Depois de uma reunião em São Bento com o primeiro-ministro, regressado de Espanha, Pedro Nuno Santos, perto das 17h00, perto da hora a que ontem anunciou a localização do novo aeroporto, falou ao país para admitir "erros de comunicação", que lamentou, antes de colocar um fim à novela afirmando que "obviamente" que se mantinha no Governo.

"Esta é uma falha relevante, que assumo, mas que, obviamente, não mancha aquele que é o trabalho já longo em conjunto com o senhor primeiro-ministro, ainda antes de sermos Governo", vincou o ministro, numa curta declaração aos jornalistas, sem direito a perguntas, no Ministério das Infraestruturas, em Lisboa.

O ministro das Infraestruturas admitiu que se tratou de "um momento infeliz", mas sublinhou a relação institucional e de amizade que mantém com António Costa, que não será "manchada" por esta situação.

Pedro Nuno Santos salientou que, tal como expresso esta manhã pelo gabinete de António Costa, o Governo vai estar concentrado na "procura ativa de consenso com o maior partido da oposição" quanto à localização do novo aeroporto para a região de Lisboa.

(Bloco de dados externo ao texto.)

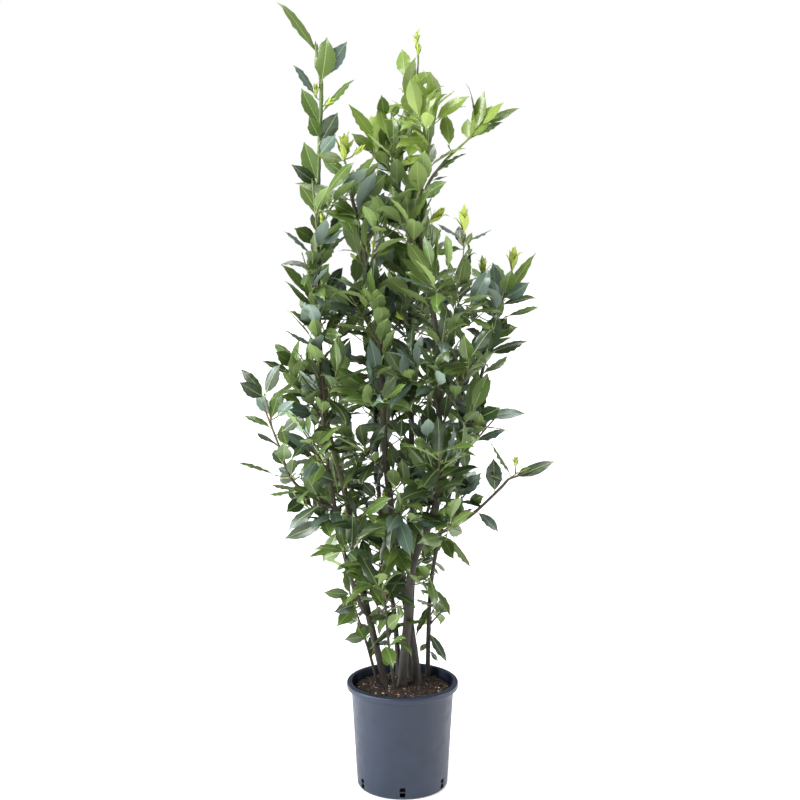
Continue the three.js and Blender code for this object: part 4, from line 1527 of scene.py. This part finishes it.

"É esse o trabalho em que nós estamos concentrados, lamentando, obviamente, e, nomeadamente, perante todo o Governo, o qual eu integro, nós termos tido, sob a minha responsabilidade, esta falha na articulação e comunicação com o senhor primeiro-ministro e com os restantes colegas do Governo.

Mas estas 24 horas Le Mans de Pedro Nuno Santos só foram oficialmente vencidas quando António Costa, 'diretor da corrida', disse que “compreendeu o erro que cometeu e teve humildade de o assumir”, abrindo espaço para a continuação do trabalho em conjunto.

Vitória, vitória acabou-se a história. De Pedro Nuno Santos. Já em relação ao novo aeroporto, vamos ter de continuar à espera.